An academic library installing a Virtual Private Network (VPN) for off-campus clients on DSL and Cable Modem connections to access resources restricted by IP address. VPNs extend the institution's IP addresses to machines outside the local area network by tunneling network traffic through the general internet. For more information about VPNs, see the Virtual Private Network article in Webopedia.

Conclusion

It comes as no surprise that proxy servers are most often used for remote resource access. Attendees at the three LITA "Proxy Web Servers and Authentication" workshops stated that learning about remote resource access is their primary reason for attending. In addition, the most common reason attendees have installed proxy servers prior to attending the workshop is to provide remote resource access.
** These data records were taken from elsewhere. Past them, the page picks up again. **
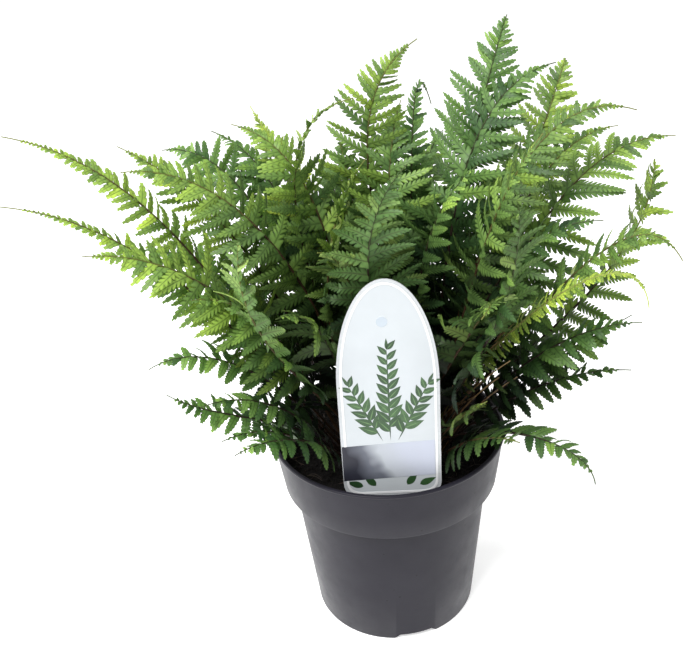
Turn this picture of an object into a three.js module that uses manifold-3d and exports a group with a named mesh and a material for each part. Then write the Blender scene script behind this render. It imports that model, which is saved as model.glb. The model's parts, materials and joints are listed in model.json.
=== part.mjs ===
// A shield fern in a round nursery pot: pot, soil, crown, plant label and fifty-six fronds.
// Millimetres, +Z up. The origin is the centre of the pot's base, and -Y is the label's side.
import * as THREE from 'three';
import { mergeVertices } from 'three/addons/utils/BufferGeometryUtils.js';
import Module from 'manifold-3d';

const wasm = await Module();
wasm.setup();

// The pot: a 12 cm thermoformed nursery pot with a deep collar and drainage notches at its foot
const RIM_RADIUS = 60;
const POT_HEIGHT = 107.5;
const COLLAR_HEIGHT = 28.5;
const COLLAR_FOOT_RADIUS = 56;
const BODY_TOP_RADIUS = 51;
const BASE_RADIUS = 43.5;
const WALL = 1.6;
const FLOOR = 1.8;
const LIP = 0.7;
const POT_SIDES = 40;
const NOTCH = { width: 26, topWidth: 17, height: 3, reach: 9, azimuths: [-77, 43, 163] };

// The soil, and the crown that the fronds grow from
const GAP = 0.35;
const SOIL_EDGE = 95;
const SOIL_RISE = 2;
const SOIL_SIDES = 32;
const CROWN_RADIUS = 32;
const CROWN_BOTTOM = 88;
const CROWN_TOP = 104;
const CROWN_EDGE = 98;

// The plant label, which stands in the soil inside the front of the rim
const LABEL = {
  width: 46.5, height: 112, archHeight: 52, cornerRadius: 8, thickness: 0.8,
  stakeWidth: 11, stakeLength: 34, tipLength: 8, x: 1, y: -45, foot: 97, lean: 2,
};

// A frond: a square stalk, then a blade of leaflets on a rib
const STALK_FOOT = 94;
// The first part of a stalk, which stands straight in its hole
const STRAIGHT_FOOT = 16;
const STALK_WIDTH = 1.8;
const RIB_WIDTH = 1.5;
const RIB_TIP_WIDTH = 0.7;
const LEAF_THICKNESS = 0.65;
const BLADE_SHARE = 0.72;
const STALK_STEPS = 4;
const PAIRS = { fewest: 7, most: 11, spacing: 12, broadShare: 0.45 };
const PAIR_CROWDING = 1.25;
// How far a frond's curve is pulled along its rising and its ending direction, as shares of its chord
const NEAR_PULL = 0.36;
const FAR_PULL = 0.32;
const BASE = { near: 4, spread: 30, power: 0.8, limit: 27, spacing: 5.2, push: 0.52, rounds: 300 };
const CLEARANCE = 0.3;
// A leaflet: its forward angle at the blade's foot and how much that grows towards the tip, then,
// as shares of its length or of the pairs' spacing, its belly's place, rise and half width, and its droop
const LEAFLET = { forward: 14, forwardGain: 24, belly: 0.52, rise: 0.03, bellyHalf: 0.38, droop: 0.14 };
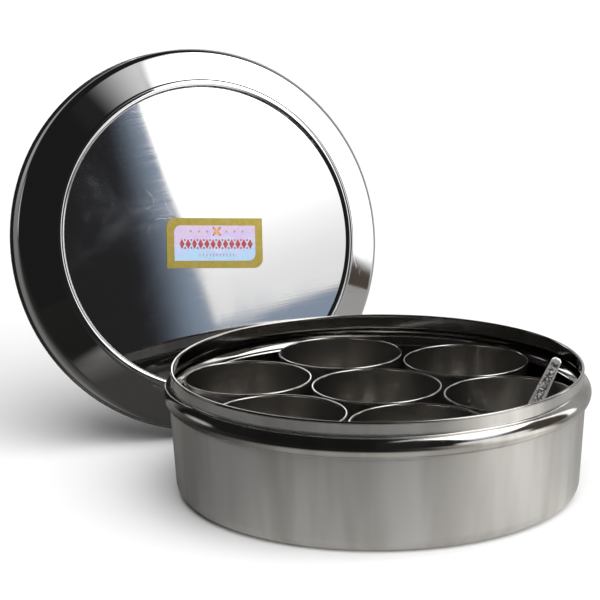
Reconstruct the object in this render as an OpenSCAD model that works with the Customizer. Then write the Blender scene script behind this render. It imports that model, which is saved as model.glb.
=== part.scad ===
/* [Box] */
// Outer diameter of the neck, which the lid slides over
neck_d = 199.6; // [150:0.2:260]
// Overall height of the open box
box_h = 62; // [45:0.5:90]
// Thickness of the sheet steel of the box and lid
sheet = 0.8; // [0.5:0.1:1.2]
// How much further out the wall stands than the neck
wall_step = 1; // [0:0.1:2]
// Lean of the wall, narrower towards the base, in degrees
wall_lean = 3.4; // [0:0.2:6]
// Radius of the corner between the wall and the base
corner_r = 7; // [4:0.5:10]
// Depth from the rim to the middle of the shoulder bead
bead_drop = 12; // [9:0.5:16]
// Radius of the shoulder bead's round outline
bead_r = 4.9; // [3.5:0.1:6.5]
// How far the shoulder bead stands out from the neck
bead_out = 3.8; // [3:0.1:4.5]
// Radius of the box's rolled rim
rim_r = 0.7; // [0.6:0.05:1]

/* [Lid] */
// Gap between the neck's rim and the lid's skirt
skirt_gap = 0.4; // [0.3:0.05:1]
// Height of the lid's flat middle above its open edge
lid_h = 22; // [18:0.5:32]
// Height of the straight part of the skirt
skirt_h = 11; // [9:0.5:13]
// Radius of the lid's rounded shoulder
shoulder_r = 5; // [2:0.5:6]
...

One of the surprising outcomes from the survey is the use of interception proxies by libraries and institutions. Almost one quarter of the responses to the "Proxies for Bandwidth Conservation" question came from libraries using interception proxies. Although public libraries only made up 10% of the survey responses, two of four interception proxy installations are in public libraries. Interception proxies have caused problems for libraries in the past -- especially when installed by Internet Service Providers (ISPs). Since the interception proxy changes the IP address of the client making the request (to the IP address of the ISP), these proxies cause problems for remote databases using IP address recognition for authentication.